Weitgehende Einigkeit herrscht auch darüber, dass der allgemeine Trend zu höheren Schulen mitverantwortlich für die rückläufigen Lehrlingszahlen ist. »Viele Eltern verknüpfen eine Ausbildung in einer höheren Schule mit besseren Berufschancen. Dabei steht motivierten Lehrlingen heute die Karriereleiter bis nach oben offen«, ist Manfred Tisch, Geschäftsführer der Wopfinger Baustoffindustrie überzeugt. »Wir hier in Wopfing bilden unsere Lehrlinge so umfassend aus, dass die Lehrlinge von heute, die Geschäftsführer von morgen sein können.« Jugendliche sollten sich ihre Ausbildung nach ihren tatsächlichen Fähigkeiten und Interessen auswählen, denn dann gäbe es wieder genügend gute Schüler als Anwärter für eine Lehrstelle. Außerdem braucht es speziell in den neuen Mittelschulen mehr der Praxisbezug in der Berufsorientierung: »Daher wäre mein Vorschlag nicht nur die Lehrkräfte in die Berufsorientierung einzubinden, sondern verstärkt Firmenvertreter einzuladen«, so Tisch.
Franz Josef Eder spricht sich zudem für eine Konzentration der Ausbildung an einem Berufsschulstandort aus. So werden pro Jahrgang nur rund acht Lehrlinge zum Betonfertigungstechniker ausgebildet, dennoch gibt es dafür mit Graz und Freistadt zwei Berufsschulen. »Durch die Einsparungen, die durch die Zusammenlegung der derzeit zwei Ausbildungseinrichtungen entstehen, kann gezielter in die Ausbildung der Lehrlinge investiert werden«, glaubt Eder. Mittelfristig soll es deshalb nur noch den Standort Freistadt geben.
Vorzeigeunternehmen
Es gibt natürlich auch in der Baustoffindustrie einige Unternehmen mit Vorbildcharakter. So kommt LafargeHolcim etwa auf eine stolze Lehrlingsquote von 7,57 %, das heißt, fast jeder zehnte Mitarbeiter in Österreich ist ein Lehrling. Das Trockenbauunternehmen Rigips war 2004 das erste Unternehmen, das eine Lehrlingstrophy geschaffen hat, 2006 hat Mitbewerber Knauf mit der Junior Trophy nachgezogen und kann heute auf eine ordentliche Lehrlingsquote von 4,88 % verweisen.

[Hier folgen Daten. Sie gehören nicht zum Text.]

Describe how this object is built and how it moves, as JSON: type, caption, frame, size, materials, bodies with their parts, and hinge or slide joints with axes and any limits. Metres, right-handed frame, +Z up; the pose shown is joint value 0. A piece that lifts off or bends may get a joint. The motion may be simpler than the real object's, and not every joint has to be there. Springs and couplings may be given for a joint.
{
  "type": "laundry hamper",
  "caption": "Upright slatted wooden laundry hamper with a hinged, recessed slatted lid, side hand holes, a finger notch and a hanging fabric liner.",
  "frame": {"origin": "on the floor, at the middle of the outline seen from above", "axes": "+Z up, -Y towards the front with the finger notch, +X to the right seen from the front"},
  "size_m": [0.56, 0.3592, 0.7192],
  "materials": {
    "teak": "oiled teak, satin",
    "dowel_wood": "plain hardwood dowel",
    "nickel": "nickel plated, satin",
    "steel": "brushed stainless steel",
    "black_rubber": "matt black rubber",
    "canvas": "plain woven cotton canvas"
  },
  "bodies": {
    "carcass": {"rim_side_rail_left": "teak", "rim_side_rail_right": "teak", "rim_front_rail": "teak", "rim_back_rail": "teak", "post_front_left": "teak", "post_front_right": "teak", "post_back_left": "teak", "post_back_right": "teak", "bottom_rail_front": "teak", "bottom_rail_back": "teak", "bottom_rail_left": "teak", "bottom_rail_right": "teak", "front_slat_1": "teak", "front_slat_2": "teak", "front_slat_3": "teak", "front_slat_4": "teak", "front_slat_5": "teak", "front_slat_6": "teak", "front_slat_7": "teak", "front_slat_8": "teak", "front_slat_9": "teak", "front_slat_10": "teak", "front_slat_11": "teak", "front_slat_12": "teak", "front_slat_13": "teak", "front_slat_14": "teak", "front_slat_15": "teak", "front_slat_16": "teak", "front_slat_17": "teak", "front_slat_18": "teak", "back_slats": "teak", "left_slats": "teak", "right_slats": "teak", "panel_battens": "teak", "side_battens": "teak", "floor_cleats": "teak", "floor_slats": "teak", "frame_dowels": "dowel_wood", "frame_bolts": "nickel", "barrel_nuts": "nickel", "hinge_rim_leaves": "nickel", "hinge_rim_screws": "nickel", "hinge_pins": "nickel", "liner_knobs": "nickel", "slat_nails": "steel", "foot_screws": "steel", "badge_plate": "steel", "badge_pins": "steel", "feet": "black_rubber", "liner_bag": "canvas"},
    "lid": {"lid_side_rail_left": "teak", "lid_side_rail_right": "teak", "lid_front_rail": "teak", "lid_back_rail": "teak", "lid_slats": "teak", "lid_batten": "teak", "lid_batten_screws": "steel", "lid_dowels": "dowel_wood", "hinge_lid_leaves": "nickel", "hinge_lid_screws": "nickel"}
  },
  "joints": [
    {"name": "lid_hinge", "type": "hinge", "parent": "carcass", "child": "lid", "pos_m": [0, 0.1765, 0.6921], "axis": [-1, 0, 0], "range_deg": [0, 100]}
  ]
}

Binderholz bietet zusätzliche Lehrlingstage, an denen ein Kompetenztraining im Bereich Soft Skills sowie erlebnisorientierte Ausflüge im Vordergrund stehen. Bei Ardex haben Lehrlinge die Möglichkeit für einen Monat ins Ausland zu gehen, um in einer dortigen Niederlassung zu schnuppern.
Die Kirchdorfer-Gruppe bildet in nahezu allen Töchterunternehmen Lehrlinge aus, wobei der Lehrlingsanteil wie bei der Firma Rauter bis zu zehn Prozent der Belegschaft ausmacht. Im Kirchdorfer Zementwerk gibt es für die Lehrlinge ein externes Coachingangebot, um die Auszubildenden auch ganz persönlich bestmöglich auf ihrem Weg ins Berufsleben zu begleiten. Darüber hinaus wird das interne Ausbildungssystem laufend evaluiert und erweitert. Aktuell wird beispielsweise an der Errichtung einer eigenen Lehrlingswerkstatt getüftelt, damit durch praxisgerechtes Üben die Lehrzeit sowohl für den Lehrling als auch für das Unternehmen den größtmöglichen Nutzen bringt.

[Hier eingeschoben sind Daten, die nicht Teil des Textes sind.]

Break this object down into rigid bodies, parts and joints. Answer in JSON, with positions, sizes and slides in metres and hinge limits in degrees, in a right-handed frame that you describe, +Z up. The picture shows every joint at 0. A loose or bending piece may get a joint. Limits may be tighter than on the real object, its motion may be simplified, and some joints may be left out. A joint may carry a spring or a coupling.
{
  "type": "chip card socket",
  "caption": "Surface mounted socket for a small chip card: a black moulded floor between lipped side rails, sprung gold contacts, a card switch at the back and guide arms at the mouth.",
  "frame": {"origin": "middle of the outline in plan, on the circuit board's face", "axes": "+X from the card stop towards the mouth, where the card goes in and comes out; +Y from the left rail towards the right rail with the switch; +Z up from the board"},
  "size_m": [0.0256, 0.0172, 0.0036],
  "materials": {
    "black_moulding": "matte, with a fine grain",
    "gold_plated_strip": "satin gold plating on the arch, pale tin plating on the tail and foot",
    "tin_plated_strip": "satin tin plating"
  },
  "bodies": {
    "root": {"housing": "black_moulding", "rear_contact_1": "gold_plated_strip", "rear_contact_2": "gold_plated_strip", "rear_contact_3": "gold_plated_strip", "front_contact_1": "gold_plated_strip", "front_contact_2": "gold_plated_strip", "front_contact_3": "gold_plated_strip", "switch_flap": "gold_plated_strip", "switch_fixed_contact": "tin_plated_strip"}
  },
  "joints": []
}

Bei Baumit Wopfinger wird seit 2008 mit einem völlig neuen Ausbildungskonzept gearbeitet: »Unsere Lehrlinge werden in einer modernst eingerichteten Lehrwerkstätte praktisch und theoretisch ausgebildet. Außerdem setzen wir verstärkt auf die Vermittlung sozialer Kompetenzen. Für unser Ausbildungskonzept sind wir 2013 auch mit dem Staatspreis »Fit for Future« als bester Lehrbetrieb ausgezeichnet worden«, erklärt Tisch.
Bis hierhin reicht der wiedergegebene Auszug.